■ **GOAL OF THE EXERCISE**
Can all of these lines be returned exactly?

--

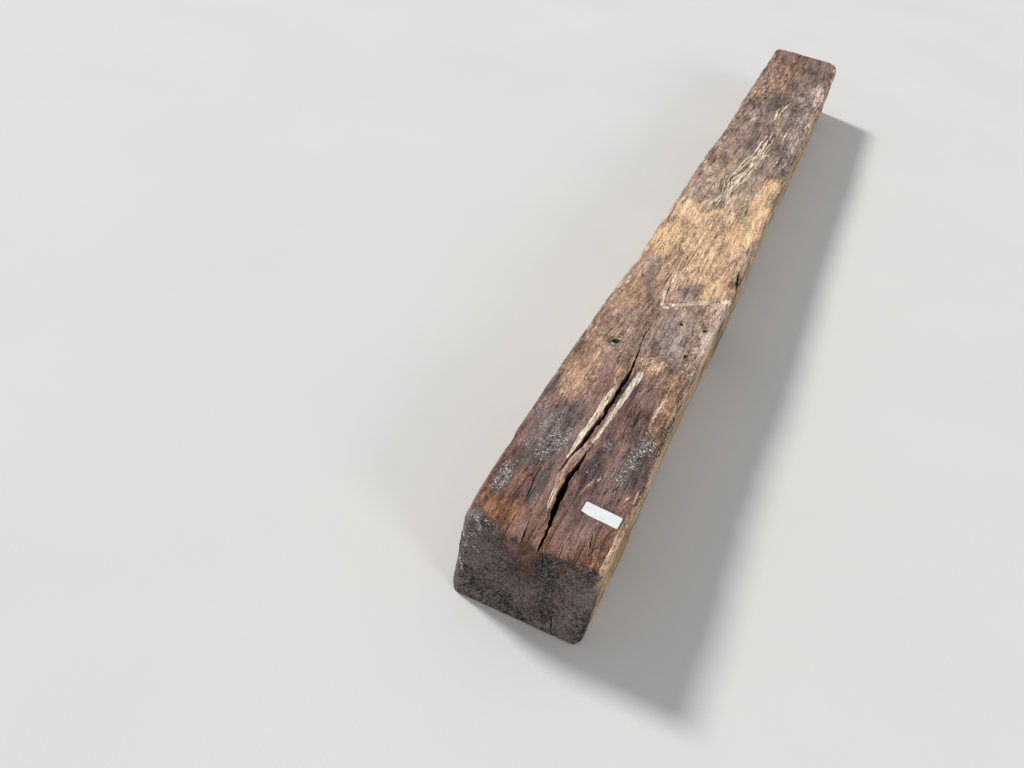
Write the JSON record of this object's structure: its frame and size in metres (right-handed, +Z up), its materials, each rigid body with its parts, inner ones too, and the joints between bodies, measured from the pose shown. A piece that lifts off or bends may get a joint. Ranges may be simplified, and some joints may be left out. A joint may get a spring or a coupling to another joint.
{
  "type": "railway sleeper",
  "caption": "Weathered hardwood railway sleeper, one squared timber with a long open split, worn rail seats, spike holes and broken arrises.",
  "frame": {"origin": "middle of the timber's outline on its flat underside", "axes": "+X along the timber towards its far end, +Y across it, +Z up from the underside to the face with the rail seats"},
  "size_m": [2.5893, 0.24, 0.178],
  "materials": {
    "timber": "weathered, rough-hewn hardwood, grey and tan on top with dark sawn ends",
    "label": "matt white stick-on label, left blank"
  },
  "bodies": {
    "root": {"sleeper": "timber"}
  },
  "joints": []
}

--

■ **RESPONSE BELOW**
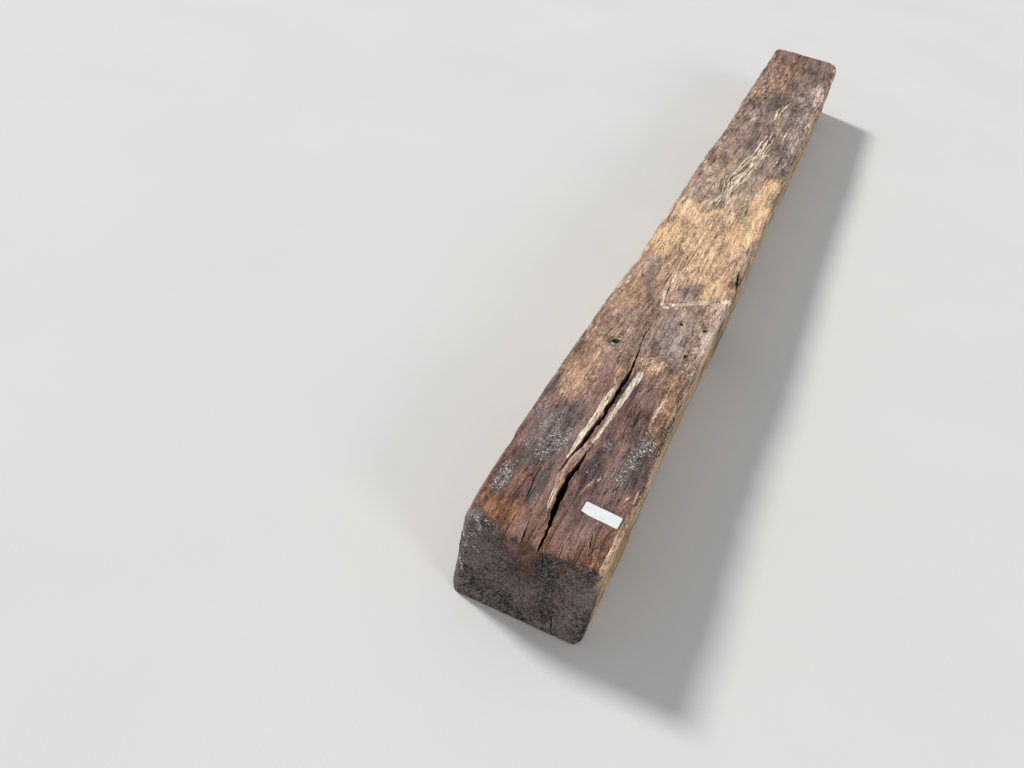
Write the JSON record of this object's structure: its frame and size in metres (right-handed, +Z up), its materials, each rigid body with its parts, inner ones too, and the joints between bodies, measured from the pose shown. A piece that lifts off or bends may get a joint. Ranges may be simplified, and some joints may be left out. A joint may get a spring or a coupling to another joint.
{
  "type": "railway sleeper",
  "caption": "Weathered hardwood railway sleeper, one squared timber with a long open split, worn rail seats, spike holes and broken arrises.",
  "frame": {"origin": "middle of the timber's outline on its flat underside", "axes": "+X along the timber towards its far end, +Y across it, +Z up from the underside to the face with the rail seats"},
  "size_m": [2.5893, 0.24, 0.178],
  "materials": {
    "timber": "weathered, rough-hewn hardwood, grey and tan on top with dark sawn ends",
    "label": "matt white stick-on label, left blank"
  },
  "bodies": {
    "root": {"sleeper": "timber"}
  },
  "joints": []
}